Mario Cárdenas

Personal information
- Full name: Mario Alberto Cárdenas Virrey
- Date of birth: 23 August 1993 (age 31)
- Place of birth: Guaymas, Sonora, Mexico
- Height: 1.75 m (5 ft 9 in)
- Position(s): Forward

Youth career
- Santos Laguna

Senior career*
- Years: Team / Apps / (Gls)
- 2012–2014: Santos Laguna / 13 / (0)
- 2014: → Calor de Gómez Palacio / 10 / (3)
- 2014: Pioneros de Cancún / 3 / (0)
- 2015: Cimarrones de Sonora / 9 / (3)
- 2016: Albinegros de Orizaba / 13 / (4)
- 2016–2018: Reboceros de La Piedad / 52 / (11)

= Mario Cárdenas =

Mexican footballer (born 1993)

Mario Alberto Cárdenas Virrey (born 23 August 1993) is a Mexican professional football player who last played for Reboceros de La Piedad.

==Career==

Cárdenas grew up playing baseball as a child, as was common in his hometown of Guaymas, but he began playing football at the age of 12. He was discovered by Santos Laguna scouts while playing in a national tournament, and immediately joined their youth ranks. In a span of two years, Cárdenas progressed from the under-17 squad to the senior team. He made his professional debut for Santos on 19 August 2012, coming on for Darwin Quintero in a 2–1 league defeat to Pumas UNAM.

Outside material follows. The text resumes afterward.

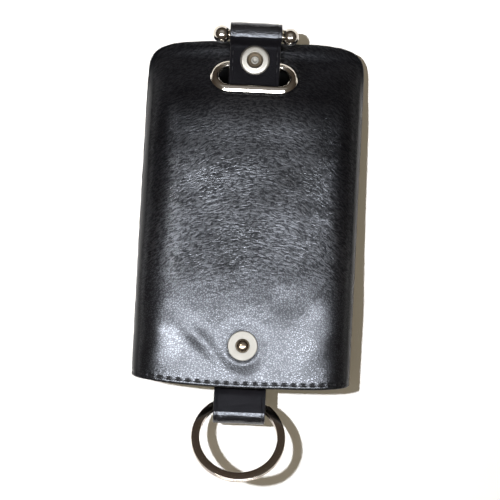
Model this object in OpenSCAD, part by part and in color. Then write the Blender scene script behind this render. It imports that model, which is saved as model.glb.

Cárdenas was loaned out to Calor de Gómez Palacio in January 2014. After parting ways with Santos Laguna, he joined Pioneros de Cancún for six months.

Cárdenas returned to his home state when he joined Cimarrones de Sonora in 2015. In his first game as a starter, he scored a hat-trick to secure a 3–1 win against Estudiantes Tecos.

He played with Acaxees de Durango of the Liga de Balompié Mexicano during the league's inaugural season in 2020–21.